David Vincenzetti, one of the founders of Hacking Team, is out, according to Lezzi. Vincenzetti’s role, as of now, is of informal advisor to Lezzi, who was quick to point out that Vincenzetti has no formal role in the new company.

Lezzi admitted that they’re starting from a tough situation, and that the recovery will take time. He pointed to the ISS World conference in Prague next year as the date when he hopes Memento Labs will be all up and running. ISS World, also known informally as “the wiretapper’s ball,” is a conference held in various cities every year, where government employees and companies that sell surveillance gears to governments meet to talk shop and learn about new products.

When asked about the Saudi investors, who own 20 percent of the company, Lezzi was less forthcoming, saying he’s never met them.

Lezzi said that, for now, the new company will keep Hacking Team’s customers. In the future, it will ask the Italian government for an export license for each sale. That is how it worked for Hacking Team until now, after the Italian government revoked the company’s global export license in 2016. If one customer is caught violating human rights, Lezzi said, the company will revoke their license “immediately.”

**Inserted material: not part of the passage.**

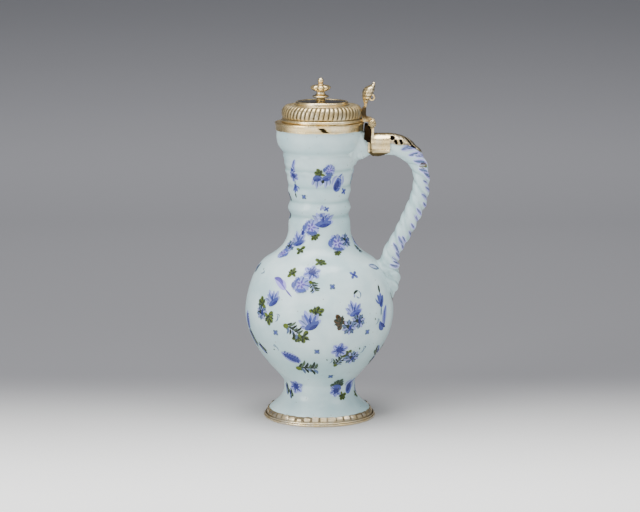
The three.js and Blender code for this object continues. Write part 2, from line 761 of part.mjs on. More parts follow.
// The lower half, with a fold along each side that lies under the saddle's edges
function sleeveUnderplate() {
  const top = SEAM_Z - SEAT;
  const reach = 2 * SLEEVE_HALF_WIDTH;
  const start = SLEEVE_X + SLEEVE_SLANT;
  const end = SLEEVE_X + SLEEVE_LENGTH;
  const below = block([SLEEVE_X - 5, -reach, top - 2 * reach], [end + 5, reach, top]);
  const outer = SLEEVE_HALF_WIDTH + SEAM_FOLD_WIDTH;
  const folds = block([start, -outer, top - SEAM_FOLD], [end, outer, top]);
  const inside = solidOf(endPlate(flatShape(sleeveOval(-SLEEVE_SHEET)), SLEEVE_LENGTH + 2, SLEEVE_X - 1));
  return geometryOf(sleeveTube().intersect(below).add(folds.subtract(inside)));
}

// The upright yoke: it straddles the sleeve and carries the jug's three rings
function hingeBracket() {
  const low = HANDLE_Z + BRACKET_REACH;
  const cheek = SLEEVE_HALF_WIDTH + SEAT + BRACKET_CHEEK;
  const neck = BARREL_LENGTH / 2;
  const crown = HANDLE_Z + SLEEVE_HALF_HEIGHT;
  const outline = flatShape([
    [-cheek, low],
    [cheek, low],
    [cheek, crown - 1.5],
    [neck, crown + 1.5],
    [neck, HINGE_Z],
    [-neck, HINGE_Z],
    [-neck, crown + 1.5],
    [-cheek, crown - 1.5],
  ]);
  const left = HINGE_X - 1;
  let yoke = solidOf(endPlate(outline, BRACKET_THICKNESS, left));
  for (let ring = 0; ring < KNUCKLE_COUNT; ring += 1) {
    const own = ring % 2 === 0;
    const gap = own ? SEAT : KNUCKLE_CLEARANCE;
    const spare = own ? 0 : 2 * SEAT;
    yoke = yoke.subtract(hingeCutter(KNUCKLE_RADIUS + gap, ring, spare));
  }
  const over = block([left - 1, -neck - 1, HINGE_Z - 1.4], [left + 5, neck + 1, HINGE_Z + 1]);
  const seat = solidOf(endPlate(flatShape(sleeveOval(SEAT)), BRACKET_THICKNESS + 4, left - 2));
  return geometryOf(yoke.subtract(over).subtract(seat));
}

// A point on the strap: distance along it, degrees round the handle, distance out from the handle's surface
function onStrap(line, start, along, degrees, out) {
  const share = (start + along) / line.getLength();
  const inner = line.getPointAt(share).z + strandDepth(line, share) + SEAT;
  return besideHandle(line, share, degrees, inner + out);
}

// How far along the handle's line it comes out of the sleeve, closed in on by halving
function strapStart(line) {
  const end = SLEEVE_X + SLEEVE_LENGTH + SEAT;
  let inside = 0;
  let outside = 0.4;
  while (outside - inside > 1e-4) {
    const middle = (inside + outside) / 2;
    if (line.getPointAt(middle).x < end) inside = middle;
    else outside = middle;
  }
  return outside * line.getLength();
}

// A leaf of sheet along the handle's back, narrowing to its tip and pierced on both sides
function handleStrap() {
  const line = handleLine();
  const start = strapStart(line);
  const leaf = new THREE.BoxGeometry(1, 1, 1, 10, 10, 1);
  const places = leaf.attributes.position;
  for (let i = 0; i < places.count; i += 1) {
    const share = places.getX(i) + 0.5;
    const wave = 1 - STRAP_WAVE * Math.cos(8 * share);
    const wrap = STRAP_TIP_WRAP + STRAP_WRAP * wave * (1 - share) ** 0.6;
    const out = (places.getZ(i) + 0.5) * STRAP_SHEET;
    const point = onStrap(line, start, share * STRAP_LENGTH, 2 * places.getY(i) * wrap, out);
    places.setXYZ(i, point.x, point.y, point.z);
  }
  let strap = solidOf(leaf);
  for (const [along, degrees, radius] of STRAP_HOLES) {
    for (const side of [-1, 1]) {
      const low = onStrap(line, start, along, side * degrees, -0.6);
      const high = onStrap(line, start, along, side * degrees, STRAP_SHEET + 1);
      const awl = new THREE.CylinderGeometry(radius, radius, high.distanceTo(low), 6);
      const aim = new THREE.Quaternion().setFromUnitVectors(
        new THREE.Vector3(0, 1, 0),
        high.clone().sub(low).normalize(),
      );
      awl.applyQuaternion(aim).translate(...low.add(high).multiplyScalar(0.5).toArray());
      strap = strap.subtract(solidOf(awl));
    }
  }
  return geometryOf(strap);
}

const THUMB_Z = LEAF_TOP + SEAT;

// The palmette is where a leaning side view and a lobed front view meet; its tip carries a ball
function thumbpieceShell() {
  const side = sidePlate([
    [LEAF_X + 0.2, THUMB_Z],
    [LEAF_X + 3.6, THUMB_Z],
    [LEAF_X + 3.9, THUMB_Z + 4],
    [LEAF_X + 5.3, THUMB_Z + 9.5],
    [LEAF_X + 9.4, THUMB_Z + 16.5],
    [LEAF_X + 10.2, THUMB_Z + 19],
    [LEAF_X + 8.4, THUMB_Z + 19.3],
    [LEAF_X + 4.6, THUMB_Z + 16.5],
    [LEAF_X + 1.2, THUMB_Z + 12.5],
    [LEAF_X - 0.4, THUMB_Z + 8],
    [LEAF_X - 0.4, THUMB_Z + 3],
  ], 30);
  const lobes = [];
  for (let step = 0; step <= 24; step += 1) {
    const turn = -1.9 + 3.8 * step / 24;
    const reach = PALMETTE_RADIUS + PALMETTE_LOBE * Math.cos(7 * turn);
    lobes.push([reach * 0.95 * Math.sin(turn), THUMB_Z + PALMETTE_MIDDLE + reach * Math.cos(turn)]);
  }
  const stem = 2.6;
  const front = flatShape([[stem, THUMB_Z], [stem + 0.4, THUMB_Z + 5], ...lobes.reverse(),
    [-stem - 0.4, THUMB_Z + 5], [-stem, THUMB_Z]]);
  const palmette = solidOf(side).intersect(solidOf(endPlate(front, 24, LEAF_X - 8)));
  const tip = new THREE.SphereGeometry(TIP_RADIUS, 10, 6)
    .rotateX(Math.PI / 2)
    .translate(LEAF_X + 9.4, 0, THUMB_Z + THUMB_HEIGHT - TIP_RADIUS);
  return palmette.add(solidOf(tip));
}

// A curled band behind the palmette, cut back from it by the seat's gap
function thumbpieceScroll(shell) {
  const centre = [LEAF_X + 7.1, THUMB_Z + 6];
  const outer = [];
  const inner = [];
  for (let step = 0; step <= 22; step += 1) {
    const share = step / 22;
    const turn = 2.1 - share * 6.4;
    const radius = SCROLL_RADIUS * (1 - 0.5 * share);
    const aim = [Math.cos(turn), Math.sin(turn)];
    outer.push([centre[0] + radius * aim[0], centre[1] + radius * aim[1]]);
    inner.push([centre[0] + (radius - SCROLL_BAND) * aim[0], centre[1] + (radius - SCROLL_BAND) * aim[1]]);
  }
  const band = solidOf(sidePlate([...outer, ...inner.reverse()], SCROLL_WIDTH));
  return band.subtract(shell.translate([SEAT, 0, 0])).subtract(shell);
}

// Surfaces
function glaze() {
  return new THREE.MeshStandardMaterial({ color: '#c4d2d0', roughness: 0.2, metalness: 0 });
}

function gilt() {
  return new THREE.MeshStandardMaterial({ color: '#d8c08c', roughness: 0.3, metalness: 1 });
}

function wornGilt() {
  return new THREE.MeshStandardMaterial({ color: '#cdbba0', roughness: 0.4, metalness: 1 });
}

function plaster() {
  return new THREE.MeshStandardMaterial({ color: '#d9d3c4', roughness: 0.9, metalness: 0 });
}

const jug = new THREE.Group();

function place(name, geometry, material) {
  const mesh = new THREE.Mesh(geometry, material);
  mesh.name = name;
  jug.add(mesh);
}

place('faience_body', faienceBody(), glaze());
place('faience_handle', faienceHandle(), glaze());
place('foot_base_ring', footBaseRing(), wornGilt());
place('foot_tabbed_collar', footTabbedCollar(), wornGilt());
place('foot_packing', footPacking(), plaster());
place('rim_band', rimBand(), gilt());
place('rim_lip', rimLip(), gilt());
place('rim_packing', rimPacking(), plaster());
place('lid_flange', lidFlange(), gilt());
place('lid_bezel', lidBezel(), gilt());
place('lid_dome', lidDome(), gilt());
place('lid_step_ring', lidStepRing(), gilt());
place('lid_disc', lidDisc(), gilt());
place('finial_foot', finialFoot(), gilt());
place('finial_knop', finialKnop(), gilt());
place('finial_ball', finialBall(), gilt());
place('finial_rod', finialRod(), gilt());
place('finial_washer', boredDisc(WASHER_RADIUS, WASHER_Z, WASHER_THICKNESS, 16), gilt());
place('finial_nut', boredDisc(NUT_RADIUS, NUT_Z, NUT_HEIGHT, 6), gilt());
place('lid_hinge_leaf', lidHingeLeaf(), gilt());
for (let ring = 0; ring < KNUCKLE_COUNT; ring += 1) {
  const owner = ring % 2 === 0 ? 'bracket' : 'lid';
  place(`${owner}_knuckle_${Math.floor(ring / 2) + 1}`, knuckle(ring), gilt());
}
place('hinge_pin', hingePin(), gilt());
place('pin_cap_back', pinCap(), gilt());
place('pin_cap_front', pinCap().rotateZ(Math.PI).translate(2 * HINGE_X, 0, 0), gilt());
place('hinge_bracket', hingeBracket(), gilt());
place('sleeve_saddle', sleeveSaddle(), gilt());
place('sleeve_underplate', sleeveUnderplate(), gilt());
place('handle_strap', handleStrap(), wornGilt());
const shell = thumbpieceShell();
place('thumbpiece_shell', geometryOf(shell), gilt());
place('thumbpiece_scroll', geometryOf(thumbpieceScroll(shell)), gilt());

export default jug;
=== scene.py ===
import math
import random

import bmesh
import bpy
from mathutils import Matrix, Vector, bvhtree, geometry, noise


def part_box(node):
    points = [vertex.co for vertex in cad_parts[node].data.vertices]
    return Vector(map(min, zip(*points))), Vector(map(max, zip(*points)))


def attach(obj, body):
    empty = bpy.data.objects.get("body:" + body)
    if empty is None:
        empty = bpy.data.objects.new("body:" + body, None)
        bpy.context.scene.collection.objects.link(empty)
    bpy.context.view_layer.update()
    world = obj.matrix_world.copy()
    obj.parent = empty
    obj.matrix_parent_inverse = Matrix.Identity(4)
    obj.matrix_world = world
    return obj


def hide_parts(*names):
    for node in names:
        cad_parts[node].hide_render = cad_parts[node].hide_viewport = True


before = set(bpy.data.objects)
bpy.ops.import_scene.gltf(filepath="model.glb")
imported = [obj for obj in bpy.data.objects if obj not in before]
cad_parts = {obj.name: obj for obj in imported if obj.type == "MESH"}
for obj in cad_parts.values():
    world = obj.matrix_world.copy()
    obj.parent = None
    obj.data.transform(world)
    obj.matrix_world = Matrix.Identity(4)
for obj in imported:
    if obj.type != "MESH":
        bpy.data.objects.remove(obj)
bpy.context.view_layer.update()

# Camera
# It stands in front of the jug, half a metre up and almost two metres off, and looks 9.5 degrees down.
lens = bpy.data.cameras.new("camera")
lens.lens = 127.45
lens.sensor_width = 36
camera = bpy.data.objects.new("camera", lens)
camera.location = (0.0005, -1.9163, 0.4607)
camera.rotation_euler = (math.radians(80.475), 0, 0)
bpy.context.scene.collection.objects.link(camera)
bpy.context.scene.camera = camera


# Studio paper
# A roll of pale matt paper that lies flat in front and sweeps up behind the jug.
def linear(hex_code):
    """An sRGB hex value as the opaque linear colour that shaders and lights use."""
    channels = [int(hex_code[i:i + 2], 16) / 255 for i in (1, 3, 5)]
    return [c / 12.92 if c <= 0.04045 else ((c + 0.055) / 1.055) ** 2.4 for c in channels] + [1]


def add_node(tree, kind, values=None, links=None, **settings):
    """A shader node with its settings, the values of its sockets, and the links into them."""
    node = tree.nodes.new("ShaderNode" + kind)
    for name, value in settings.items():
        setattr(node, name, value)
    for socket, value in (values or {}).items():
        node.inputs[socket].default_value = value
    for socket, source in (links or {}).items():
        tree.links.new(source, node.inputs[socket])
    return node


def new_material(name):
    """An empty material with its node tree, its place on the object, and its output."""
    material = bpy.data.materials.new(name)
    material.use_nodes = True
    tree = material.node_tree
    tree.nodes.clear()
    place = add_node(tree, "TexCoord").outputs["Object"]
    output = add_node(tree, "OutputMaterial")
    return material, tree, place, output


# Matt paper with a painted fall-off of light: white in front, grey from just behind the jug, and darker up
# the sweep
paper_with_painted_falloff, tree, place, output = new_material("matt_studio_paper_painted_falloff")
apart = add_node(tree, "SeparateXYZ", links={0: place})
tone = None
for low, high, shade in [(-0.3, 0.17, "#717174"), (0.25, 1.45, "#828286"), (1.34, 1.96, "#48494d")]:
    step = add_node(tree, "MapRange", {"From Min": low, "From Max": high}, {"Value": apart.outputs["Y"]},
                    interpolation_type="SMOOTHSTEP")
    links = {0: step.outputs[0], 6: tone.outputs[2]} if tone else {0: step.outputs[0]}
    tone = add_node(tree, "Mix", {6: linear("#fbfaf8"), 7: linear(shade)}, links, data_type="RGBA")
fibre = add_node(tree, "TexNoise", {"Scale": 1000 / 1.5, "Detail": 2}, {"Vector": place})
grain = add_node(tree, "Bump", {"Strength": 0.04, "Distance": 0.0002}, {"Height": fibre.outputs[0]})
surface = add_node(tree, "BsdfPrincipled", {"Roughness": 0.9, "IOR": 1.5, "Specular IOR Level": 0.15},
                   {"Base Color": tone.outputs[2], "Normal": grain.outputs[0]})
tree.links.new(surface.outputs[0], output.inputs[0])

sweep_radius = 0.9
sweep_start = 1.1
sweep_width = 6
sweep_front = -2.6
sweep_top = 3
bm = bmesh.new()
bend = [(sweep_start + sweep_radius * math.sin(turn), sweep_radius * (1 - math.cos(turn)))
        for turn in map(math.radians, range(0, 91, 6))]
sheet_line = [(sweep_front, 0)] + bend + [(sweep_start + sweep_radius, sweep_top)]
corners = [bm.verts.new((-sweep_width / 2, y, z)) for y, z in sheet_line]
edges = [bm.edges.new(pair) for pair in zip(corners, corners[1:])]
wide = bmesh.ops.extrude_edge_only(bm, edges=edges)["geom"]
bmesh.ops.translate(bm, verts=[v for v in wide if isinstance(v, bmesh.types.BMVert)], vec=(sweep_width, 0, 0))
bmesh.ops.recalc_face_normals(bm, faces=bm.faces)
if bm.faces[0].normal.z < 0:
    bmesh.ops.reverse_faces(bm, faces=bm.faces)
mesh = bpy.data.meshes.new("studio_paper")
bm.to_mesh(mesh)
bm.free()
mesh.shade_smooth()
mesh.materials.append(paper_with_painted_falloff)
studio_paper = bpy.data.objects.new("studio_paper", mesh)
bpy.context.scene.collection.objects.link(studio_paper)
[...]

The idea, at least for now, is not to compete with NSO Group, an israeli company that’s been valued at around $1 billion.

“NSO is certainly a great leader [in the market],” Lezzi told me. “We believe there’s space and that the italian creativity and expertise could have its say in this niche.”

This story has been updated to clarify that Hacking Team already needed to get individual export licenses for each customer.